Compliance Remediation
An audit identified control deficiencies requiring remediation before the next assessment. A general project manager assigns tasks to technical teams and tracks completion. A security project manager with CISSP knowledge evaluates whether proposed remediations actually address audit findings, identifies where control implementations might create new issues, and ensures evidence collection supports future audit verification. The remediation closes findings rather than creating new ones.
Career Path
Senior Security Project Manager handles more complex initiatives with greater autonomy. You manage large-scale implementations, coordinate across multiple teams, and engage directly with senior stakeholders. Compensation reaches $125,000 to $170,000.
Security Program Manager oversees portfolios of related security initiatives. You coordinate multiple projects, manage dependencies between initiatives, and ensure programs deliver strategic objectives. Compensation ranges from $150,000 to $200,000.

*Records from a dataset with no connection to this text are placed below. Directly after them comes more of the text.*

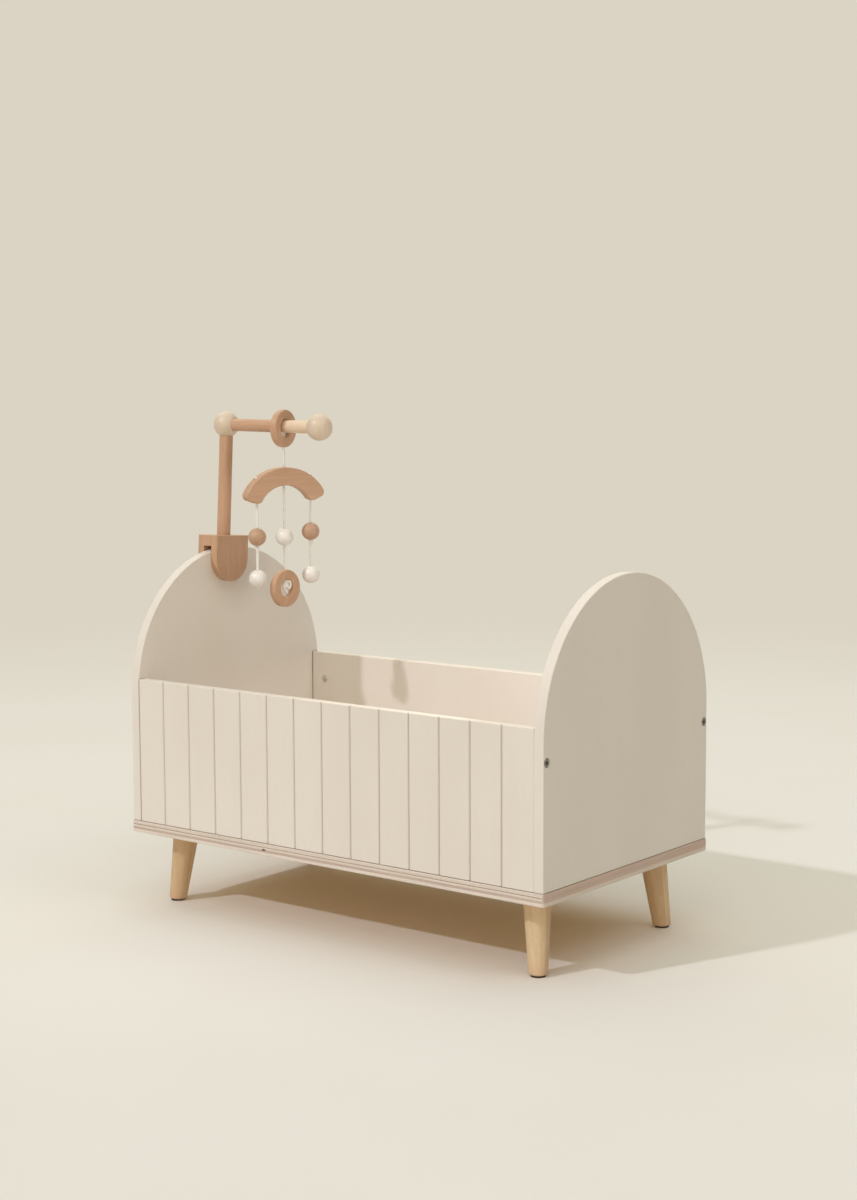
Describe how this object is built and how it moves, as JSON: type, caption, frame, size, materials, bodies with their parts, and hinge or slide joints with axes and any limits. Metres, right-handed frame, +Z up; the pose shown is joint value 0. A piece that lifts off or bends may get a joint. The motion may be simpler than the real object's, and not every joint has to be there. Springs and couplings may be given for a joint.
{
  "type": "toy cradle with bead mobile",
  "caption": "Wooden doll's cradle: arched end panels, grooved sides, splayed tapered legs and a lift-off arm carrying a hanging mobile of beads and rings.",
  "frame": {"origin": "on the floor under the middle of the crib", "axes": "+X along the crib towards the foot end, away from the end panel that carries the mobile; +Y towards the back side panel; +Z up"},
  "size_m": [0.5052, 0.272, 0.489],
  "materials": {
    "pale_panel": "pale satin lacquered panel",
    "base_plywood": "satin plywood with bare layered edges",
    "leg_wood": "turned, satin",
    "beech": "oiled beech",
    "pale_ball": "fine turned maple, satin",
    "white_lacquer": "white lacquered wood",
    "cotton_cord": "off-white braided cotton",
    "zinc_steel": "zinc plated",
    "dark_steel": "dark burnished",
    "dark_glide": "dark nylon glide"
  },
  "bodies": {
    "crib": {"base_plate": "base_plywood", "front_panel": "pale_panel", "back_panel": "pale_panel", "head_panel": "pale_panel", "foot_panel": "pale_panel", "leg_head_front": "leg_wood", "leg_head_back": "leg_wood", "leg_foot_front": "leg_wood", "leg_foot_back": "leg_wood", "leg_bolts": "zinc_steel", "leg_inserts": "zinc_steel", "leg_glides": "dark_glide", "connector_bolts": "dark_steel", "barrel_nuts": "zinc_steel", "locating_dowels": "leg_wood", "base_screws": "zinc_steel"},
    "holder": {"mobile_holder": "beech"},
    "arm": {"mobile_post": "beech", "elbow_ball": "pale_ball", "mobile_arm": "beech", "end_ball": "pale_ball"},
    "top_ring": {"arm_ring": "beech", "ring_knot": "cotton_cord"},
    "suspension": {"suspension_cord": "cotton_cord", "bar_knot": "cotton_cord"},
    "hanger": {"hanger_bar": "beech", "left_anchor_knot": "cotton_cord", "right_anchor_knot": "cotton_cord"},
    "left_string": {"left_cord": "cotton_cord", "left_brown_bead": "beech", "left_white_bead": "white_lacquer", "left_knots": "cotton_cord"},
    "centre_string": {"centre_cord": "cotton_cord", "centre_white_bead": "white_lacquer", "centre_knot": "cotton_cord", "low_ring": "beech", "low_ring_knot": "cotton_cord"},
    "right_string": {"right_cord": "cotton_cord", "right_brown_bead": "beech", "right_white_bead": "white_lacquer", "right_knots": "cotton_cord"}
  },
  "joints": [
    {"name": "holder_lift", "type": "slide", "parent": "crib", "child": "holder", "axis": [0, 0, 1], "range_m": [0, 0.06]},
    {"name": "arm_turn", "type": "hinge", "parent": "holder", "child": "arm", "pos_m": [-0.243, -0.0053, 0.35987], "axis": [0, 0.0593, 0.9982], "range_deg": [-30, 30]},
    {"name": "ring_slide", "type": "slide", "parent": "arm", "child": "top_ring", "axis": [0.9999, 0, -0.0112], "range_m": [-0.02, 0.026]},
    {"name": "suspension_swing", "type": "hinge", "parent": "top_ring", "child": "suspension", "pos_m": [-0.16501, 0.00142, 0.45115], "axis": [1, 0, 0], "range_deg": [-15, 15]},
    {"name": "hanger_spin", "type": "hinge", "parent": "suspension", "child": "hanger", "pos_m": [-0.16501, 0.00142, 0.43115], "axis": [0, 0, 1], "continuous": true},
    {"name": "left_swing", "type": "hinge", "parent": "hanger", "child": "left_string", "pos_m": [-0.17827, -0.02461, 0.39566], "axis": [0.454, 0.891, 0], "range_deg": [-20, 20]},
    {"name": "centre_swing", "type": "hinge", "parent": "hanger", "child": "centre_string", "pos_m": [-0.16501, 0.00142, 0.41315], "axis": [0.454, 0.891, 0], "range_deg": [-20, 20]},
    {"name": "right_swing", "type": "hinge", "parent": "hanger", "child": "right_string", "pos_m": [-0.15214, 0.02668, 0.39767], "axis": [0.454, 0.891, 0], "range_deg": [-20, 20]}
  ]
}
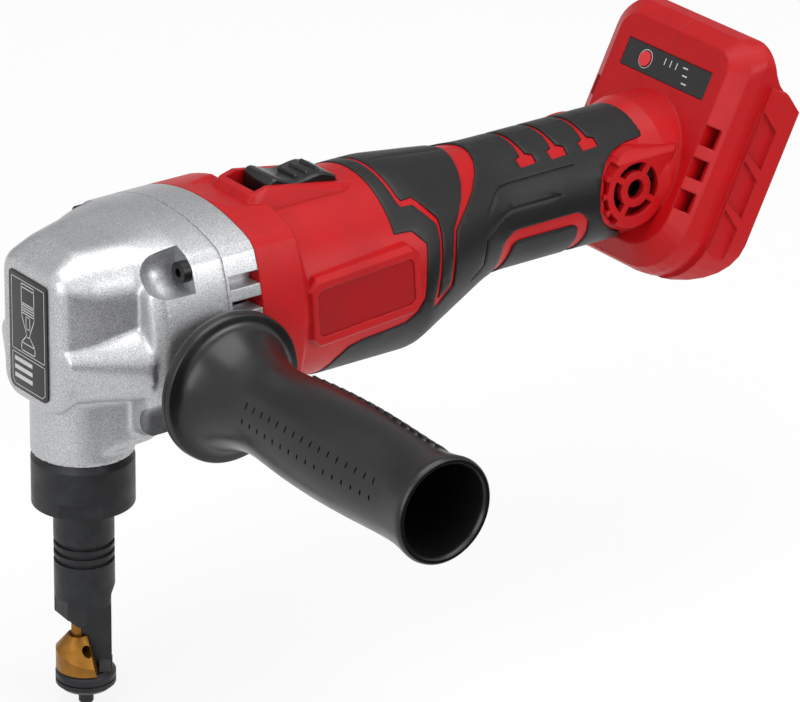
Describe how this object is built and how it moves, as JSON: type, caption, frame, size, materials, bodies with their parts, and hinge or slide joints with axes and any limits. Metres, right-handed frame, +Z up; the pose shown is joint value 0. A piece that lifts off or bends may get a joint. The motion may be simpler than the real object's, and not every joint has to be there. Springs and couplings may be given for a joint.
{
  "type": "cordless nibbler",
  "caption": "Cordless nibbler with a right-angle cast head, turning die holder with punch and die, planetary gearbox, brushless motor, soft grip, battery foot and side handle.",
  "frame": {"origin": "where the punch axis crosses the motor axis, inside the gear housing", "axes": "+X along the motor axis towards the battery foot, +Z up along the punch axis away from the work, -Y towards the side handle"},
  "size_m": [0.2891, 0.1984, 0.186],
  "materials": {
    "cast_aluminium": "die-cast, painted grainy silver",
    "black_label": null,
    "black_screw": "blackened steel",
    "blackened_steel": "machined and blackened",
    "gold_tool_steel": "gold-coloured hard coating, ground",
    "ground_steel": "ground",
    "gear_steel": "hardened and ground",
    "bearing_steel": "polished rings",
    "sinter_bronze": "oil-soaked sintered bronze",
    "felt_seal": "oiled seal",
    "lamination": "varnished steel sheets",
    "copper_wire": "enamelled copper",
    "fan_plastic": "moulded",
    "red_plastic": "moulded, satin",
    "dark_red_plate": "moulded, satin, bare",
    "soft_grip": "moulded soft skin",
    "black_plastic": "moulded",
    "panel_film": null,
    "button_red": "moulded",
    "circuit_board": "solder mask",
    "tray_aluminium": "plain",
    "contact_metal": "plated",
    "red_lead": "insulation",
    "black_lead": "insulation",
    "handle_plastic": "moulded"
  },
  "bodies": {
    "body": {"gear_housing": "cast_aluminium", "motor_bracket": "cast_aluminium", "head_screws": "black_screw", "head_label": "black_label", "ram_bush": "sinter_bronze", "ram_seal": "felt_seal", "crank_bearing": "bearing_steel", "ring_gear": "gear_steel", "fan_shroud": "red_plastic", "front_bearing": "bearing_steel", "rear_bearing": "bearing_steel", "stator_core": "lamination", "stator_windings": "copper_wire", "sensor_board": "circuit_board", "housing_left": "red_plastic", "housing_right": "red_plastic", "housing_screws": "black_screw", "grip_skin_left": "soft_grip", "grip_skin_right": "soft_grip", "label_left": "dark_red_plate", "label_right": "dark_red_plate", "switch_unit": "black_plastic", "control_panel": "panel_film", "panel_board": "circuit_board", "controller_board": "circuit_board", "controller_tray": "tray_aluminium", "terminal_block": "black_plastic", "terminal_blades": "contact_metal", "motor_leads": "red_lead", "battery_leads": "black_lead"},
    "rotor": {"rotor_shaft": "ground_steel", "rotor_core": "lamination", "cooling_fan": "fan_plastic"},
    "crank": {"crank_carrier": "gear_steel", "eccentric_roller": "ground_steel"},
    "planet_1": {"planet_gear_1": "gear_steel"},
    "planet_2": {"planet_gear_2": "gear_steel"},
    "planet_3": {"planet_gear_3": "gear_steel"},
    "ram": {"ram_yoke": "ground_steel"},
    "die_set": {"die_holder": "blackened_steel", "die": "gold_tool_steel", "die_bolt": "blackened_steel"},
    "punch": {"punch": "gold_tool_steel"},
    "collar": {"lock_collar": "blackened_steel"},
    "handle": {"handle_grip": "handle_plastic", "handle_stud": "ground_steel", "handle_plug": "handle_plastic"},
    "slider": {"switch_slider": "black_plastic", "switch_bar": "black_plastic"},
    "button": {"speed_button": "button_red"}
  },
  "joints": [
    {"name": "rotor_spin", "type": "hinge", "parent": "body", "child": "rotor", "pos_m": [0.08, 0, 0], "axis": [1, 0, 0], "continuous": true},
    {"name": "crank_spin", "type": "hinge", "parent": "body", "child": "crank", "pos_m": [0.015, 0, 0], "axis": [1, 0, 0], "continuous": true},
    {"name": "planet_1_spin", "type": "hinge", "parent": "crank", "child": "planet_1", "pos_m": [0.028, 0, 0.0144], "axis": [1, 0, 0], "continuous": true},
    {"name": "planet_2_spin", "type": "hinge", "parent": "crank", "child": "planet_2", "pos_m": [0.028, -0.01247, -0.0072], "axis": [1, 0, 0], "continuous": true},
    {"name": "planet_3_spin", "type": "hinge", "parent": "crank", "child": "planet_3", "pos_m": [0.028, 0.01247, -0.0072], "axis": [1, 0, 0], "continuous": true},
    {"name": "ram_slide", "type": "slide", "parent": "body", "child": "ram", "axis": [0, 0, 1], "range_m": [0, 0.007]},
    {"name": "die_turn", "type": "hinge", "parent": "body", "child": "die_set", "pos_m": [0, 0, -0.08], "axis": [0, 0, 1], "continuous": true},
    {"name": "punch_slide", "type": "slide", "parent": "die_set", "child": "punch", "axis": [0, 0, 1], "range_m": [0, 0.007]},
    {"name": "collar_turn", "type": "hinge", "parent": "body", "child": "collar", "pos_m": [0, 0, -0.05], "axis": [0, 0, 1], "continuous": true},
    {"name": "handle_turn", "type": "hinge", "parent": "body", "child": "handle", "pos_m": [0.0273, -0.09, -0.0097], "axis": [0, -1, 0], "continuous": true},
    {"name": "switch_slide", "type": "slide", "parent": "body", "child": "slider", "axis": [-1, 0, 0], "range_m": [0, 0.006]},
    {"name": "button_press", "type": "slide", "parent": "body", "child": "button", "axis": [0.8957, 0, -0.4446], "range_m": [0, 0.0009], "stiffness_N_per_m": 200, "springref_m": -0.0005}
  ],
  "couplings": [
    {"joint": "crank_spin", "follows": "rotor_spin", "ratio": 0.16667},
    {"joint": "planet_1_spin", "follows": "rotor_spin", "ratio": -0.41667},
    {"joint": "planet_2_spin", "follows": "rotor_spin", "ratio": -0.41667},
    {"joint": "planet_3_spin", "follows": "rotor_spin", "ratio": -0.41667},
    {"joint": "punch_slide", "follows": "ram_slide", "ratio": 1}
  ]
}
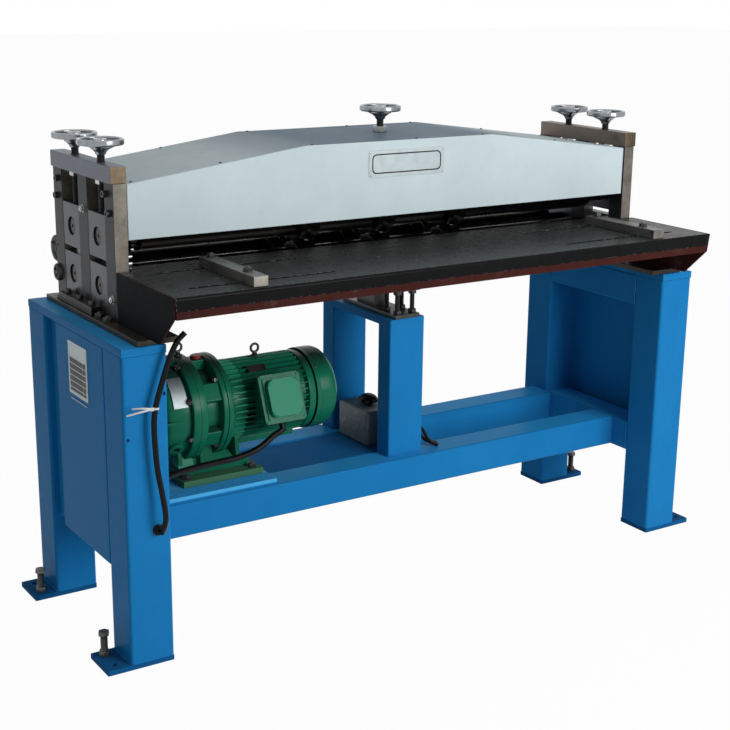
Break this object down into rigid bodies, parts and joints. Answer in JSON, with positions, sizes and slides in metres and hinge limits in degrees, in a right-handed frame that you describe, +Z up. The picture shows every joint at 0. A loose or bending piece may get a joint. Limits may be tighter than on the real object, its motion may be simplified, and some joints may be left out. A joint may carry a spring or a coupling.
{
  "type": "sheet metal grooving machine",
  "caption": "Floor-standing sheet metal grooving machine: blue box-section stands, geared roller head with screw handwheels, black work table, green gearmotor and chain drive.",
  "frame": {"origin": "on the floor at the middle of the machine's length and depth", "axes": "+X along the rollers to the operator's right, +Y from the operator's side to the back, +Z up"},
  "size_m": [1.696, 0.671, 1.1334],
  "materials": {
    "blue_paint": "mid-blue gloss machine paint",
    "cover_paint": "pale blue-grey satin paint",
    "table_paint": "black blued steel, worn bright at the edges",
    "primer_red": "dull red primer",
    "bracket_paint": "dark blue-grey satin paint",
    "frame_steel": "oiled dark machined steel with light rust",
    "roll_steel": "turned dark steel with an oil film",
    "black_steel": "black oxide steel",
    "chrome": "bright chrome plate",
    "motor_green": "green gloss enamel",
    "base_green": "dull olive green paint",
    "black_rubber": "matt black rubber",
    "switch_grey": "grey case under clear wrapping film",
    "plate_silver": "blank brushed metal plate"
  },
  "bodies": {
    "machine": {"left_front_leg": "blue_paint", "left_rear_leg": "blue_paint", "right_front_leg": "blue_paint", "right_rear_leg": "blue_paint", "left_stand_top": "blue_paint", "right_stand_top": "blue_paint", "left_cross_rail": "blue_paint", "right_cross_rail": "blue_paint", "left_side_panel": "blue_paint", "right_side_panel": "blue_paint", "front_rail": "blue_paint", "rear_rail": "blue_paint", "middle_portal": "blue_paint", "motor_pad_plate": "blue_paint", "shelf_plate": "blue_paint", "left_bed_plate": "frame_steel", "right_bed_plate": "frame_steel", "left_end_frame": "frame_steel", "right_end_frame": "frame_steel", "left_cap_bar": "frame_steel", "right_cap_bar": "frame_steel", "bridge_beam": "black_steel", "centre_support": "black_steel", "cover": "cover_paint", "nameplate": "plate_silver", "rating_plate": "plate_silver", "work_table": "table_paint", "table_stiffener": "primer_red", "left_table_bracket": "bracket_paint", "right_table_bracket": "bracket_paint", "gearmotor_base_plate": "base_green", "cycloidal_reducer": "motor_green", "motor_body": "motor_green", "fan_cover": "motor_green", "terminal_box": "motor_green", "drive_chain": "black_steel", "foot_switch_case": "switch_grey", "motor_cable": "black_rubber", "supply_cable": "black_rubber", "foot_switch_lead": "black_rubber"},
    "front_lift": {"left_front_upper_block": "frame_steel", "right_front_upper_block": "frame_steel"},
    "rear_lift": {"left_rear_upper_block": "frame_steel", "right_rear_upper_block": "frame_steel"},
    "left_front_wheel": {"left_front_handwheel": "chrome"},
    "right_front_wheel": {"right_front_handwheel": "chrome"},
    "left_rear_wheel": {"left_rear_handwheel": "chrome"},
    "right_rear_wheel": {"right_rear_handwheel": "chrome"},
    "saddle": {"centre_saddle": "black_steel"},
    "centre_wheel": {"centre_handwheel": "chrome"},
    "fan": {"motor_fan": "black_steel"},
    "output": {"output_sprocket": "roll_steel"},
    "lower_rear": {"lower_rear_roll": "roll_steel"},
    "lower_front": {"lower_front_roll": "roll_steel"},
    "idler": {"idler_gear": "roll_steel"},
    "upper_rear": {"upper_rear_roll": "roll_steel"},
    "upper_front": {"upper_front_roll": "roll_steel"},
    "left_guide": {"left_side_guide": "black_steel"},
    "right_guide": {"right_side_guide": "black_steel"},
    "pedal": {"foot_pedal": "black_rubber"}
  },
  "joints": [
    {"name": "front_lift_slide", "type": "slide", "parent": "machine", "child": "front_lift", "axis": [0, 0, 1], "range_m": [0, 0.006]},
    {"name": "rear_lift_slide", "type": "slide", "parent": "machine", "child": "rear_lift", "axis": [0, 0, 1], "range_m": [0, 0.006]},
    {"name": "left_front_wheel_turn", "type": "hinge", "parent": "front_lift", "child": "left_front_wheel", "pos_m": [-0.711, 0.0475, 1.0923], "axis": [0, 0, 1], "range_deg": [0, 1080]},
    {"name": "right_front_wheel_turn", "type": "hinge", "parent": "front_lift", "child": "right_front_wheel", "pos_m": [0.711, 0.0475, 1.0923], "axis": [0, 0, 1], "range_deg": [0, 1080]},
    {"name": "left_rear_wheel_turn", "type": "hinge", "parent": "rear_lift", "child": "left_rear_wheel", "pos_m": [-0.711, 0.1945, 1.0923], "axis": [0, 0, 1], "range_deg": [0, 1080]},
    {"name": "right_rear_wheel_turn", "type": "hinge", "parent": "rear_lift", "child": "right_rear_wheel", "pos_m": [0.711, 0.1945, 1.0923], "axis": [0, 0, 1], "range_deg": [0, 1080]},
    {"name": "saddle_slide", "type": "slide", "parent": "machine", "child": "saddle", "axis": [0, 0, 1], "range_m": [-0.006, 0]},
    {"name": "centre_wheel_turn", "type": "hinge", "parent": "saddle", "child": "centre_wheel", "pos_m": [0.045, 0.121, 1.1266], "axis": [0, 0, 1], "range_deg": [-1080, 0]},
    {"name": "motor_turn", "type": "hinge", "parent": "machine", "child": "fan", "pos_m": [-0.1635, 0.1125, 0.456], "axis": [1, 0, 0], "continuous": true},
    {"name": "output_turn", "type": "hinge", "parent": "machine", "child": "output", "pos_m": [-0.651, 0.1125, 0.456], "axis": [1, 0, 0], "continuous": true},
    {"name": "lower_rear_turn", "type": "hinge", "parent": "machine", "child": "lower_rear", "pos_m": [0, 0.1945, 0.783], "axis": [1, 0, 0], "continuous": true},
    {"name": "lower_front_turn", "type": "hinge", "parent": "machine", "child": "lower_front", "pos_m": [0, 0.0475, 0.783], "axis": [1, 0, 0], "continuous": true},
    {"name": "idler_turn", "type": "hinge", "parent": "machine", "child": "idler", "pos_m": [-0.679, 0.121, 0.783], "axis": [1, 0, 0], "continuous": true},
    {"name": "upper_rear_turn", "type": "hinge", "parent": "rear_lift", "child": "upper_rear", "pos_m": [0, 0.1945, 0.891], "axis": [1, 0, 0], "continuous": true},
    {"name": "upper_front_turn", "type": "hinge", "parent": "front_lift", "child": "upper_front", "pos_m": [0, 0.0475, 0.891], "axis": [1, 0, 0], "continuous": true},
    {"name": "left_guide_slide", "type": "slide", "parent": "machine", "child": "left_guide", "axis": [1, 0, 0], "range_m": [-0.125, 0.195]},
    {"name": "right_guide_slide", "type": "slide", "parent": "machine", "child": "right_guide", "axis": [1, 0, 0], "range_m": [-0.235, 0.09]},
    {"name": "pedal_slide", "type": "slide", "parent": "machine", "child": "pedal", "axis": [0, 0, 1], "range_m": [-0.006, 0], "stiffness_N_per_m": 900, "springref_m": 0.004}
  ],
  "couplings": [
    {"joint": "left_front_wheel_turn", "follows": "front_lift_slide", "rad_per_m": 3141.6},
    {"joint": "right_front_wheel_turn", "follows": "front_lift_slide", "rad_per_m": 3141.6},
    {"joint": "left_rear_wheel_turn", "follows": "rear_lift_slide", "rad_per_m": 3141.6},
    {"joint": "right_rear_wheel_turn", "follows": "rear_lift_slide", "rad_per_m": 3141.6},
    {"joint": "centre_wheel_turn", "follows": "saddle_slide", "rad_per_m": 3141.6},
    {"joint": "output_turn", "follows": "motor_turn", "ratio": -0.034483},
    {"joint": "lower_rear_turn", "follows": "motor_turn", "ratio": -0.017241},
    {"joint": "lower_front_turn", "follows": "motor_turn", "ratio": -0.017241},
    {"joint": "idler_turn", "follows": "motor_turn", "ratio": 0.047745},
    {"joint": "upper_rear_turn", "follows": "motor_turn", "ratio": 0.017241},
    {"joint": "upper_front_turn", "follows": "motor_turn", "ratio": 0.017241}
  ]
}
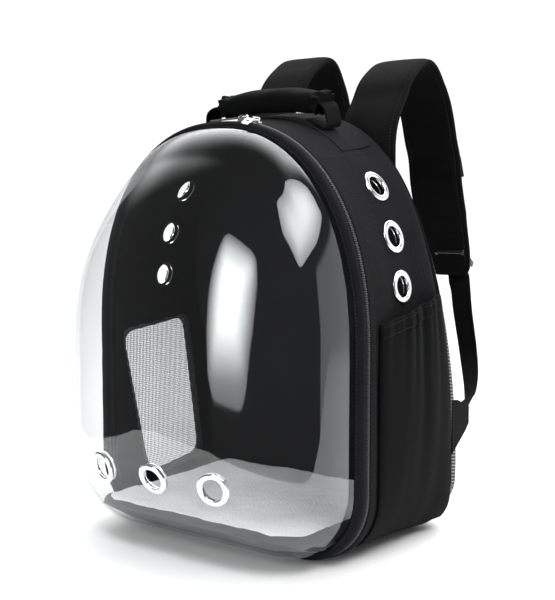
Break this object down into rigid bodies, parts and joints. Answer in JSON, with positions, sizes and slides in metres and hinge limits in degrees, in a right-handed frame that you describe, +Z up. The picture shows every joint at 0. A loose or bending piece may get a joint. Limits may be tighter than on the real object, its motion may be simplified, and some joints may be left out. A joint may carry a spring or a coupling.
{
  "type": "bubble pet carrier backpack",
  "caption": "Arched soft-sided pet carrier backpack with a clear domed zip-on door, metal air eyelets, side mesh window, side pocket, top handle and padded shoulder straps.",
  "frame": {"origin": "on the ground under the flat base, midway between the sides", "axes": "+Z up, -Y out through the clear door, +Y towards the wearer's back, +X to the side with the pocket"},
  "size_m": [0.3388, 0.4466, 0.5008],
  "materials": {
    "cloth": "matt woven polyester",
    "dark_cloth": "matt woven polyester",
    "webbing": "ribbed webbing",
    "air_mesh": "open spacer mesh",
    "metal": "bright plated",
    "plastic": "moulded, glossy",
    "plush": "short plush",
    "clear_shell": "clear, polished"
  },
  "bodies": {
    "bag": {"bag_body": "cloth", "yoke_patch": "cloth", "door_frame": "cloth", "strap_right": "cloth", "strap_left": "cloth", "wing_tab_right": "cloth", "wing_tab_left": "cloth", "side_pocket": "dark_cloth", "pocket_hem": "dark_cloth", "zipper": "dark_cloth", "hinge_strip": "dark_cloth", "handle_wrap": "dark_cloth", "handle_webbing": "webbing", "strap_band_right": "webbing", "strap_band_left": "webbing", "strap_webbing_right": "webbing", "strap_webbing_left": "webbing", "back_pad": "air_mesh", "window_mesh": "air_mesh", "side_eyelet_right_1": "metal", "side_eyelet_right_2": "metal", "side_eyelet_right_3": "metal", "side_eyelet_left_1": "metal", "side_eyelet_left_2": "metal", "side_eyelet_left_3": "metal", "front_eyelet_1": "metal", "front_eyelet_2": "metal", "front_eyelet_3": "metal", "slider_a": "metal", "slider_b": "metal", "ladder_lock_right": "plastic", "ladder_lock_left": "plastic", "floor_mat": "plush", "bubble": "clear_shell"},
    "long_pull": {"pull_a": "metal"},
    "short_pull": {"pull_b": "metal"}
  },
  "joints": [
    {"name": "long_pull_hinge", "type": "hinge", "parent": "bag", "child": "long_pull", "pos_m": [0.02224, -0.07785, 0.41349], "axis": [0, 1, 0], "range_deg": [0, 150]},
    {"name": "short_pull_hinge", "type": "hinge", "parent": "bag", "child": "short_pull", "pos_m": [0.03684, -0.07785, 0.41123], "axis": [-0.9777, 0, 0.2099], "range_deg": [0, 140]}
  ]
}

Director of Security Programs or VP of PMO carries organizational responsibility for security initiative delivery. You shape program strategy, manage program management staff, and ensure security investments deliver expected value. Compensation varies from $175,000 to $250,000 or higher.
Building the Capability
Effective security project management requires both project management methodology and security domain expertise. PMP provides the former. CISSP provides the latter. The combination creates security project managers who understand both what they’re managing and how to manage it.
Most project managers with five years of security project experience meet CISSP requirements through exposure to multiple security domains during implementations. Managing security tool deployments, architecture initiatives, and compliance projects provides experience across CISSP domains.
Security project management requires understanding security. CISSP provides that understanding, enabling project managers to plan realistically, manage risks effectively, and deliver security initiatives that achieve their intended objectives.